* Given exercise *
Starting at the line with "head_plane.offset(socket_start + socket_depth).origin])" and stopping at the line with "obj.matrix_world = world", repeat each line exactly. Include both and omit the rest.

--- START OF Data for processing ---

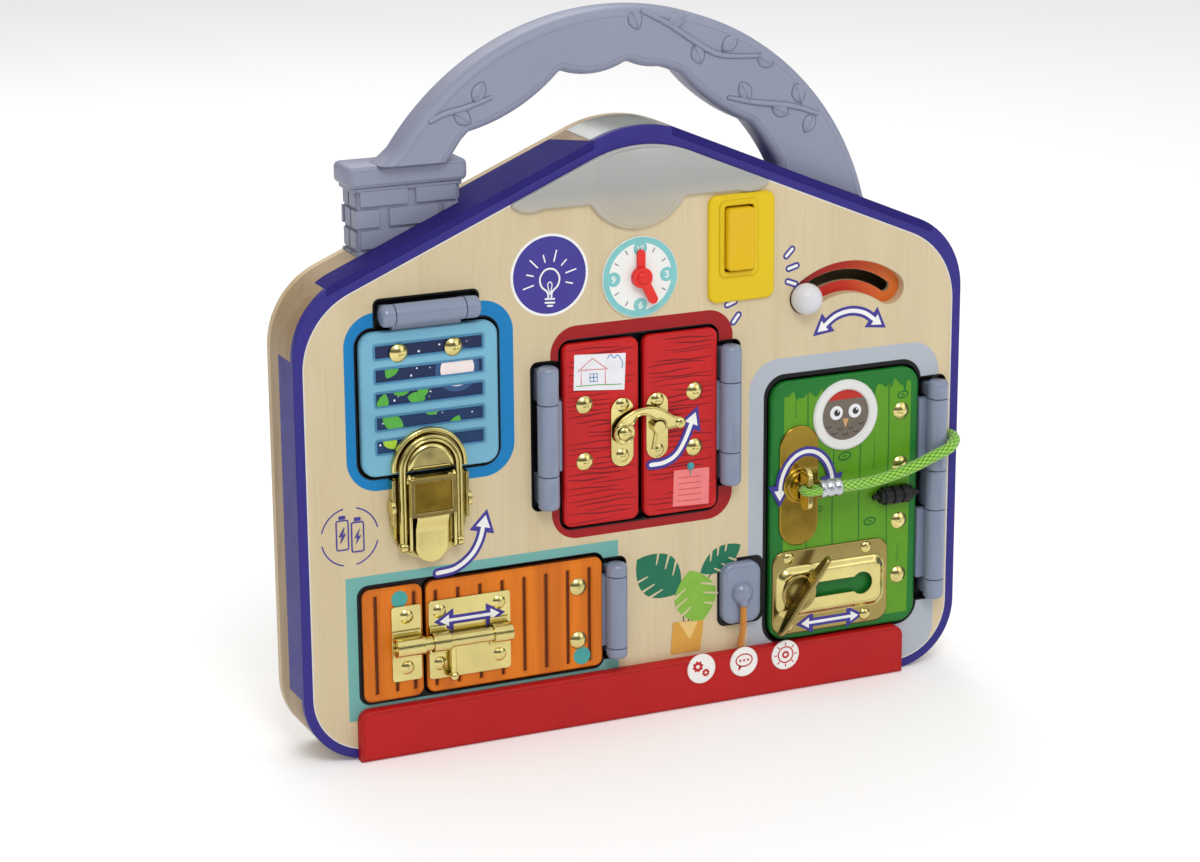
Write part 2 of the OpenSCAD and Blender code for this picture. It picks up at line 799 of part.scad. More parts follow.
// Channel-shaped lever with its thumb tongue
module latch_lever() {
    color(brass) face() difference() {
        union() {
            translate([latch_x - 10.4, -7.2, 103.9]) cube([20.8, 0.8, lever_z - 102.6]);
            for (s = [-1, 1]) side(latch_x + s * 9.8 - 0.6, latch_x + s * 9.8 + 0.6) {
                translate([-7.1, bail_z]) square([5.2, lever_z - bail_z]);
                translate([-lever_out, lever_z]) circle(r = 2.8);
                translate([-lever_out, bail_z]) circle(r = 2.6);
            }
            intersection() {
                plate(-9, 0) {
                    circle_at(latch_x, 90.4, 7);
                    translate([latch_x - 7, 90.4]) square([14, 16]);
                }
                side(latch_x - 8, latch_x + 8) polygon([[-7, 106], [-7, 103], [-5, 98], [-4.4, 80],
                    [-3.6, 80], [-4.2, 98.4], [-6.6, 103.4], [-6.6, 106]]);
            }
        }
        rod_x(latch_x - 12, latch_x + 12, -lever_out, lever_z, 0.9 + fit);
        for (s = [-1, 1])
            rod_x(latch_x + s * 10 - 1, latch_x + s * 10 + 1, -lever_out, bail_z, 1.2 + fit);
    }
}

// U-shaped bail with its two pivot stubs
module latch_bail() {
    color(brass) face() {
        plate(-5.6, -3.4) {
            difference() {
                circle_at(latch_x, bail_top_z, bail_r + bail_w / 2);
                circle_at(latch_x, bail_top_z, bail_r - bail_w / 2);
                translate([latch_x - 20, bail_top_z - 40]) square([40, 40]);
            }
            for (s = [-1, 1]) translate([latch_x + s * bail_r - bail_w / 2, bail_z])
                square([bail_w, bail_top_z - bail_z]);
        }
        for (s = [-1, 1]) {
            rod_x(latch_x + s * bail_r - bail_w / 2, latch_x + s * bail_r + bail_w / 2,
                  -lever_out, bail_z, 2.2);
            rod_x(latch_x + s * 10.4 - 1.2, latch_x + s * 10.4 + 1.2, -lever_out, bail_z, 1.2);
        }
    }
}

// ---- Red doors and the hook latch ----

module red_door_left() {
    color(red) face() door_board(red_left_box, door_r, red_left_rivet_at);
}

module red_leaf_left() {
    web = red_left_box[0] - red_left_x - 0.1;
    color(steel) face() leaf(red_left_x, red_moving, 1, web, 21, red_left_rivet_at);
}

module red_rivets_left() {
    color(brass) face() rivets(red_left_rivet_at);
}

module red_door_right() {
    color(red) face() door_board(red_right_box, door_r, red_right_rivet_at);
}

module red_leaf_right() {
    web = red_right_x - red_right_box[1] - 0.1;
    color(steel) face() leaf(red_right_x, red_moving, -1, web, 19.6, red_right_rivet_at);
}

module red_rivets_right() {
    color(brass) face() rivets(red_right_rivet_at);
}

// Plate, domed screws and pivot of the hook
module hook_plate() {
    y = door_front - sheet;
    color(brass) face() {
        plate(y, door_front) stadium(hook_x, 112.9, 142.6, 5.1);
        for (z = [117.6, 139.7]) dome(hook_x, z, y, 3.1, 1.2);
        rod_y(hook_x, hook_z, -4.1, y, 3.6);
        rod_y(hook_x, hook_z, -5.6, y, 1.4);
        dome(hook_x, hook_z, -5.5, 2.8, 1);
    }
}

// Hook that drops over the stud; a round tip under its end rests on the door
module hook_arm() {
    outline = [[-14.6, 130], [-12, 133.6], [-7.1, 136.6], [-2.1, 137.9], [2.9, 137.8],
               [7.8, 136], [12.9, 132.4], [15, 130.6], [15.2, 127.8], [10, 127.4], [3, 131.4],
               [0.8, 133.9], [-2.1, 134.7], [-5.1, 133.6], [-6.4, 130]];
    color(brass) face() difference() {
        union() {
            plate(-5.3, -4.3) polygon(outline);
            plate(-4.4, -3.4) circle_at(15.6, 129.3, 2.6);
            rod_y(hook_x, hook_z, -5.3, -4.3, 4.8);
        }
        rod_y(hook_x, hook_z, -6, -4, 1.4 + fit);
        rod_y(stud_x, stud_z, -6, -3, 3);
    }
}

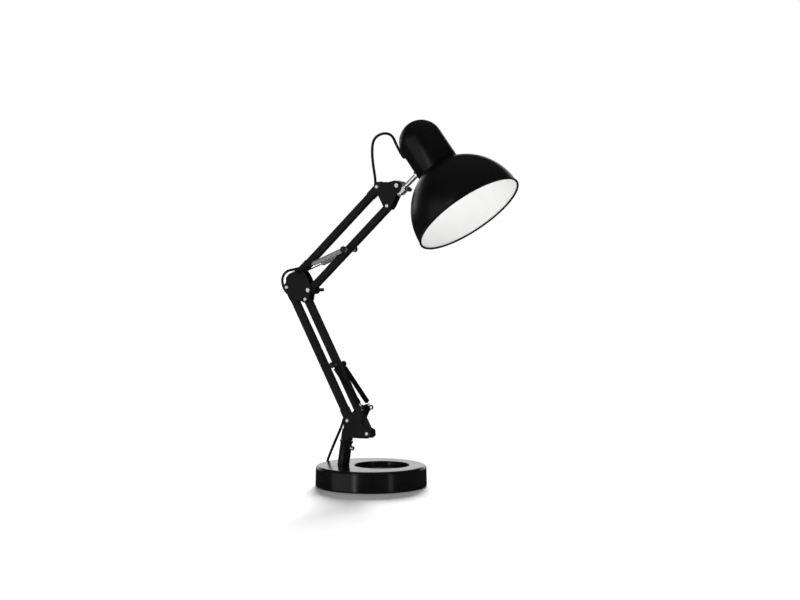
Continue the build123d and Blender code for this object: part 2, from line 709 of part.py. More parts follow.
elbow_route = [in_arm(p) for p in (
    step(pivot_a1, lower_arm_angle, run_end), step(pivot_a1, lower_arm_angle, -16.0),
    moved(pivot_a1, (-6.4, -6.6)), moved(pivot_a1, (-12.2, 5.5)), moved(pivot_a1, (-11.2, 15.2)),
    moved(pivot_a1, (-4.0, 22.6)), moved(pivot_a1, (9.0, 24.6)),
    step(pivot_c0, upper_arm_angle, 11.4), step(pivot_c0, upper_arm_angle, upper_run_start))]
head_route = [in_arm(p) for p in (
    step(pivot_c1, upper_arm_angle, upper_run_end), step(pivot_c1, upper_arm_angle, -9.0),
    moved(pivot_c1, (-5.8, 9.4)), moved(pivot_c1, (-9.4, 27.0)), moved(pivot_c1, (-11.8, 48.4)),
    moved(pivot_c1, (-8.8, 64.8)), moved(pivot_c1, (6.7, 71.4)), moved(pivot_c1, (20.2, 67.4)),
    step(gland_start, shade_turn + 180.0, 9.9, -0.6), step(gland_start, shade_turn, -0.4))]
drop_route = [
    in_arm(step(pivot_a0, lower_arm_angle, run_start)),
    in_arm(step(pivot_a0, lower_arm_angle, 14.0)), in_arm(moved(pivot_a0, (-13.0, -5.6)), 2.4),
    (-56.2, -3.5, 56.0), on_base(-62.5, 52.4, 24.6), on_base(-63.4, 63.0, 11.5),
    on_base(-61.0, 76.0, 4.2), (*step(switch_in[:2], switch_turn, -7.5), 5.7), switch_in]
link_route = [
    switch_out, (*step(switch_out[:2], switch_turn, 8.0), 5.4), on_base(-37.8, 159.0, 3.0),
    on_base(-27.4, 161.0, floor), on_base(-17.0, 158.0, floor), on_base(-8.4, 150.6, 2.2),
    on_base(-0.4, 145.2, 2.7)]
plug_route = [
    on_base(0.4, 144.8, 13.5), on_base(13.5, 147.5, 12.3), on_base(28.0, 149.5, 9.2),
    on_base(40.5, 145.0, 7.0), on_base(48.6, 134.6, 6.8), plug_back]

lengths = {
    "elbow_loop": cord("elbow_loop", elbow_route),
    "head_loop": cord("head_loop", head_route),
    "lead_drop": cord("lead_drop", drop_route),
    "lead_link": cord("lead_link", link_route),
    "lead_plug_end": cord("lead_plug_end", plug_route),
}
lengths["lead_coil"] = coil_turns * 2 * pi * coil_turn_radius
lengths["switch"] = switch_length
lead = sum(lengths[name] for name in ("lead_drop", "lead_link", "lead_plug_end", "lead_coil", "switch"))
print("lead from the arm to the plug", round(lead))

for name, start, angle, first, last in (
        ("lower_cord_run", pivot_a0, lower_arm_angle, run_start, lower_arm_length + run_end),
        ("upper_cord_run", pivot_c0, upper_arm_angle, upper_run_start,
         upper_arm_length + upper_run_end)):
    way = (cos(radians(angle)), 0, sin(radians(angle)))
    with BuildPart() as run:
        with BuildSketch(Plane(origin=in_arm(step(start, angle, first)), x_dir=(0, 1, 0), z_dir=way)):
            Circle(cord_radius)
        extrude(amount=last - first)
    save(run, name)

with BuildPart() as coil:
    with BuildSketch(Plane(origin=coil_middle, x_dir=(1, 0, 0), z_dir=(0, -1, 0))) as section:
        with Locations((coil_turn_radius, coil_bottom + coil_high / 2)):
            RectangleRounded(coil_across_width, coil_high, cord_radius - 0.1)
    revolve(axis=Axis(coil_middle, (0, 0, 1)))
save(coil, "lead_coil")

tie_angle = base_turn + 20.0
tie_middle = (*step(coil_middle[:2], tie_angle, coil_turn_radius), coil_bottom + coil_high / 2)
tie_width = 6.0
with BuildPart() as tie:
    way = (-sin(radians(tie_angle)), cos(radians(tie_angle)), 0)
    with BuildSketch(Plane(origin=tie_middle, x_dir=(0, 0, 1), z_dir=way).offset(-tie_width / 2)):
        RectangleRounded(coil_high + 2 * tie_thickness, coil_across_width + 2 * tie_thickness + 1.2, 1.6)
        RectangleRounded(coil_high, coil_across_width + 1.2, 0.8, mode=Mode.SUBTRACT)
    extrude(amount=tie_width)
save(tie, "lead_tie")

# ---------- plug and switch ----------
plug_way = (cos(radians(plug_turn)), sin(radians(plug_turn)), 0)
plug_plane = Plane(origin=plug_back, x_dir=(plug_way[1], -plug_way[0], 0), z_dir=plug_way)
plug_tail = 15.0
with BuildPart() as plug:
    with BuildSketch(plug_plane.offset(plug_length)):
        RectangleRounded(plug_width, plug_height, 4.5)
    with BuildSketch(plug_plane.offset(plug_tail)):
        RectangleRounded(plug_width * 0.8, plug_height, 4.5)
    loft()
    with BuildSketch(plug_plane):
        Circle(cord_radius + 1.2)
    with BuildSketch(plug_plane.offset(plug_tail)):
        Circle(plug_height / 2 - 0.6)
    loft()
save(plug, "plug_body")

with BuildPart() as plug_pins:
    with BuildSketch(plug_plane.offset(plug_length)):
        with GridLocations(plug_pin_spacing, 1, 2, 1):
            Circle(plug_pin_radius)
    extrude(amount=plug_pin_length)
    fillet(plug_pins.edges().filter_by(GeomType.CIRCLE).group_by(Axis(plug_back, plug_way))[-1],
           radius=1.2)
save(plug_pins, "plug_pins")

switch_plane = Plane(origin=(switch_middle[0], switch_middle[1], 0.2),
                     x_dir=(cos(radians(switch_turn)), sin(radians(switch_turn)), 0), z_dir=(0, 0, 1))
switch_split = switch_height / 2
switch_wall = 1.5
rocker_length, rocker_width = 14.0, 8.0
rocker_pivot_height = switch_height - 3.0
rocker_turn = 3.5           # the rocker rests this many degrees to one side

with BuildPart() as switch_bottom:
    with BuildSketch(switch_plane):
        RectangleRounded(switch_length, switch_width, 6.5)
    extrude(amount=switch_split - 0.2)
    with BuildSketch(switch_plane.offset(switch_wall)):
        RectangleRounded(switch_length - 14.0, switch_width - 2 * switch_wall, 4.0)
    extrude(amount=switch_height, mode=Mode.SUBTRACT)
save(switch_bottom, "switch_case_bottom")

with BuildPart() as switch_top:
    with BuildSketch(switch_plane.offset(switch_split - 0.2)):
        RectangleRounded(switch_length, switch_width, 6.5)
    extrude(amount=switch_height - switch_split)
    fillet(switch_top.edges().group_by(Axis.Z)[-1], radius=2.0)
    with BuildSketch(switch_plane.offset(switch_split - 0.2)):
        RectangleRounded(switch_length - 14.0, switch_width - 2 * switch_wall, 4.0)
    extrude(amount=switch_height - switch_split - switch_wall, mode=Mode.SUBTRACT)
    with BuildSketch(switch_plane.offset(switch_split)):
        Rectangle(rocker_length + 1.0, rocker_width + 1.0)
    extrude(amount=switch_height, mode=Mode.SUBTRACT)
save(switch_top, "switch_case_top")

rocker_middle = (switch_middle[0], switch_middle[1], rocker_pivot_height)
rocker_way = (cos(radians(switch_turn)), sin(radians(switch_turn)))
rocker_plane = Plane(origin=rocker_middle, z_dir=(rocker_way[1], -rocker_way[0], 0),
                     x_dir=(rocker_way[0] * cos(radians(rocker_turn)),
                            rocker_way[1] * cos(radians(rocker_turn)), sin(radians(rocker_turn))))
with BuildPart() as rocker:
    with BuildSketch(rocker_plane.offset(-rocker_width / 2)):
        with BuildLine():
            end, top = rocker_length / 2, 4.2
            Polyline((0.9 - end, -1.0), (0.4 - end, top), (0.0, top - 1.3), (end - 0.4, top),
                     (end - 0.9, -1.0), (0.0, -3.0), close=True)
        make_face()
    extrude(amount=rocker_width)
save(rocker, "switch_rocker")

places = {
    "pivot_a0": pivot_a0, "pivot_b0": pivot_b0, "pivot_a1": pivot_a1, "pivot_b1": pivot_b1,
    "pivot_c0": pivot_c0, "pivot_d0": pivot_d0, "pivot_c1": pivot_c1, "pivot_d1": pivot_d1,
    "tilt_pivot": tilt_pivot, "rod_foot": rod_foot, "post_top": post_top,
    "lower_pin": lower_pin, "upper_pin": upper_pin, "lower_hook": lower_hook}
for name, place in places.items():
    print(name, [round(v, 3) for v in in_arm(place)])
print("post axis", [round(v, 5) for v in post_plane.z_dir], "foot", [round(v, 3) for v in post_foot])
print("thumb screw", [round(v, 3) for v in post_plane.offset(screw_height).origin])
print("rod axis", [round(v, 5) for v in rod_plane.z_dir], "head axis", [round(v, 5) for v in face_way])
print("rocker", [round(v, 3) for v in rocker_middle], "axis", [round(v, 5) for v in rocker_plane.z_dir])
print("socket mouth", [round(v, 3) for v in head_plane.offset(socket_start + socket_depth).origin])
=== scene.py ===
import json
from math import cos, pi, radians, sin, sqrt
import bpy
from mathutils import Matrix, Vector


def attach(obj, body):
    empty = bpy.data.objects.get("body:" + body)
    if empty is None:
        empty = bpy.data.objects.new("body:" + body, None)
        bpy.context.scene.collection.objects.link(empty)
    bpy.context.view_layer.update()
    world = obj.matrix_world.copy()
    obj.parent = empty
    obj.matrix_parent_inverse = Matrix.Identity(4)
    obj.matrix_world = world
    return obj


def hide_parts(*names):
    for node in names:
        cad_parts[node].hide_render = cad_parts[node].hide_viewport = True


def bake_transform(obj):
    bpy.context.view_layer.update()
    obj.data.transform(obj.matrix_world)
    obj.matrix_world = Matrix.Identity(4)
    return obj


# Swing arm desk lamp. Metres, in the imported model's frame: Z is up, the table is z = 0 and the arms
# swing in an upright plane parallel to XZ. Small sizes are written in millimetres, times MM.
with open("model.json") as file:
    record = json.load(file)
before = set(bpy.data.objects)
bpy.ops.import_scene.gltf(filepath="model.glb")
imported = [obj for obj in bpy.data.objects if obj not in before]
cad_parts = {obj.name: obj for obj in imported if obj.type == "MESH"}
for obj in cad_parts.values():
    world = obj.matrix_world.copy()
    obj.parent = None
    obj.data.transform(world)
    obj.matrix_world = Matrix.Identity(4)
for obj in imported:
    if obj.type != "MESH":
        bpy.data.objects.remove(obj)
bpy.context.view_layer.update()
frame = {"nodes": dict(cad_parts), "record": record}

MM = 0.001
scene = bpy.context.scene
pivots = {joint["name"]: Vector(joint["pos_m"]) for joint in frame["record"]["behaviour"]["joints"]}

# ---------- driving dimensions, in millimetres as in the CAD ----------
base_radius, base_height, base_turn = 75.0, 28.0, 31.0
tray_offset, tray_radius, tray_depth = 14.3, 37.0, 6.0
post_radius, post_length, post_lean = 8.0, 34.0, 9.1
lower_arm_angle, upper_arm_angle = 119.1, 41.8     # degrees from +X, counted upwards
spring_lead_in, spring_side = 5.2, 10.6
lower_spring_radius, lower_spring_body = 3.6, 58.8
upper_spring_radius, upper_spring_body = 3.3, 49.0
pin_radius, pin_reach, knob_radius, knob_height = 1.8, 16.0, 4.2, 3.0
lower_pin_at, upper_pin_at, lower_hook_step = 103.0, 83.0, (26.6, 17.8)
shade_radius, shade_height, shade_wall, shade_bead = 73.3, 78.5, 0.9, 1.5
cup_radius, cup_length, cup_wall = 29.0, 46.0, 1.0
shade_turn, shade_rim_at = -53.1, 117.7
cup_centre = (89.0, 456.4)
cord_radius, cord_sides = 1.8, 14
coil_radius, coil_turns, coil_layers = 19.0, 12, 4
coil_back, coil_off_table = 120.0, 0.9      # the tie passes under the coil
switch_length, switch_height = 46.0, 11.5
plug_length, plug_height = 34.0, 13.6


# ---------- places ----------
def step(point, angle, run, rise=0.0):
    """The point at run along the direction of angle, and rise to its left."""
    c, s = cos(radians(angle)), sin(radians(angle))
    return (point[0] + run * c - rise * s, point[1] + run * s + rise * c)


def moved(point, shift):
    return (point[0] + shift[0], point[1] + shift[1])


def on_base(right, back, height=0.0):
    x, y = step((0.0, 0.0), base_turn, right, back)
    return (x, y, height)


arm_y = pivots["lower_arm_swing"].y / MM


def in_arm(point, side=0.0):
    return (point[0], arm_y + side, point[1])


def flat(name):
    """A joint's place in the arm plane, in millimetres."""
    return (pivots[name].x / MM, pivots[name].z / MM)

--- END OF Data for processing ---

* Complete output *
print("socket mouth", [round(v, 3) for v in head_plane.offset(socket_start + socket_depth).origin])
=== scene.py ===
import json
from math import cos, pi, radians, sin, sqrt
import bpy
from mathutils import Matrix, Vector


def attach(obj, body):
    empty = bpy.data.objects.get("body:" + body)
    if empty is None:
        empty = bpy.data.objects.new("body:" + body, None)
        bpy.context.scene.collection.objects.link(empty)
    bpy.context.view_layer.update()
    world = obj.matrix_world.copy()
    obj.parent = empty
    obj.matrix_parent_inverse = Matrix.Identity(4)
    obj.matrix_world = world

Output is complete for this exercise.